Copy all lines in which the word "from" can be found.
==*==
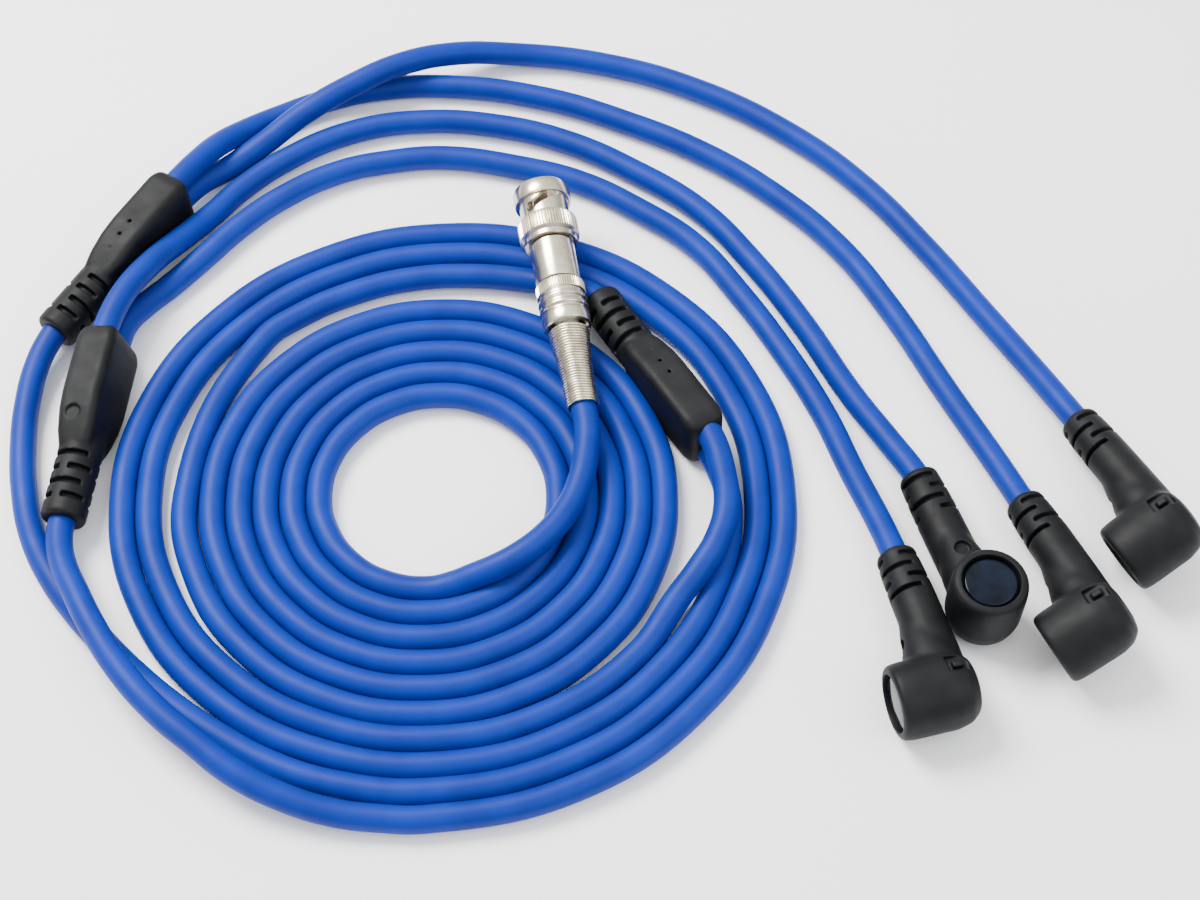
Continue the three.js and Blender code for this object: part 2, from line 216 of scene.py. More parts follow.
branch_b = lay_cable(
    "branch_lead_b",
    exit_of("main", LOWER)
    + route((25.2, -5.4, 5), (27.2, -9.5, 4), (28.9, -15, 3.2), (29.2, -22, 3.1))
    + wound(PAIR_CENTRE, PAIR_FIRST_R + TURN_PITCH, PAIR_GROWTH, PAIR_STRETCH, -0.2, 1.0)
    + route((-46, -93.7, 3.2), (-55.8, -92.7, 4), (-67, -89.6, 5.7), (-76.2, -85.4, 7.6))
    + route((-84.6, -79.2, 8.8), (-93.6, -72, 9.6), (-102, -62.9, 9.8), (-109.8, -51.6, 9.5))
    + route((-114.4, -43.5, 8.7), (-118.1, -36.5, 7.7), (-120, -30.8, 6.8), (-120.5, -25.6, 6.4))
    + neck_of("front"),
)


# %% The four probe leads: from the second pair of splitters across the back to the probes
def probe_lead(number, splitter, height, *points):
    into_boot = local(PROBES[number - 1], 0, PROBE_NECK - INSIDE, 0)
    return lay_cable(f"probe_lead_{number}", exit_of(splitter, height) + route(*points) + [into_boot])


probe_leads = [
    probe_lead(
        1, "front", LOWER,
        (-114.1, 24.3, 5.5), (-112.8, 30.6, 5.2), (-109.6, 36.6, 4), (-104.2, 43.2, 3.1),
        (-96.8, 52, 3.1), (-89, 61.5, 3.1), (-80, 70, 3.1), (-66, 78.6, 3.1), (-53, 82.2, 3.1),
        (-39, 83.5, 3.1), (-21, 80.5, 3.1),
        (-5, 75.5, 3.1), (10, 66.5, 3.1), (23, 56, 3.1), (34, 40.5, 3.1), (43, 25, 3.1),
        (52, 6.5, 3.1), (57.6, -9, 3.1), (63.1, -24, 4), (65.4, -32, 5.1),
    ),
    probe_lead(
        2, "front", UPPER,
        (-115.6, 24.1, 12.2), (-113.1, 34, 11.8), (-107.8, 45.5, 9.6), (-101.5, 56, 6.3),
        (-95.4, 65.3, 3.9), (-90, 73, 3.1), (-79, 83, 3.1), (-64, 91.6, 3.1),
        (-46, 95.4, 3.1), (-25, 93.8, 3.1),
        (-8, 88.5, 3.1), (8, 79.5, 3.1), (25, 66.5, 3.1), (37, 51, 3.1), (48, 33, 3.1),
        (59.2, 11.2, 3.1), (66.2, -0.8, 3.7), (71.7, -11.2, 5.1),
    ),
    probe_lead(
        3, "rear", UPPER,
        (-103.6, 68.6, 12), (-99.8, 75.4, 11), (-95.6, 83, 8.6), (-89.7, 90.4, 5.5),
        (-81.5, 96.9, 3.5),
        (-71, 102.3, 3.1), (-58, 106.2, 3.1), (-39.5, 107.4, 3.1), (-14, 103.2, 3.1), (6, 95.5, 3.1),
        (26, 85, 3.1),
        (43.5, 71.5, 3.1), (58.5, 55.2, 3.1), (70, 36, 3.1), (81, 13, 3.1), (91, -8, 3.9),
        (95.3, -18.9, 5.5),
    ),
    probe_lead(
        4, "rear", LOWER,
        (-103.4, 68.8, 5.1), (-99.6, 74.1, 4.6), (-93.5, 79.5, 3.8), (-84.5, 86.4, 5.6),
        (-75, 93.6, 8.4),
        (-62.5, 102, 10), (-50, 109.2, 10), (-37.5, 114.6, 7.6), (-24, 117.6, 4.3), (0, 115.3, 3.1),
        (25, 106.2, 3.1), (49, 90.7, 3.1), (66, 74, 3.1), (80, 54.5, 3.1), (92, 35.2, 3.2),
        (104, 15, 4), (110.2, 2.9, 5.6),
    ),
]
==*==
* COMPLETE RESPONSE *
Continue the three.js and Blender code for this object: part 2, from line 216 of scene.py. More parts follow.
# %% The four probe leads: from the second pair of splitters across the back to the probes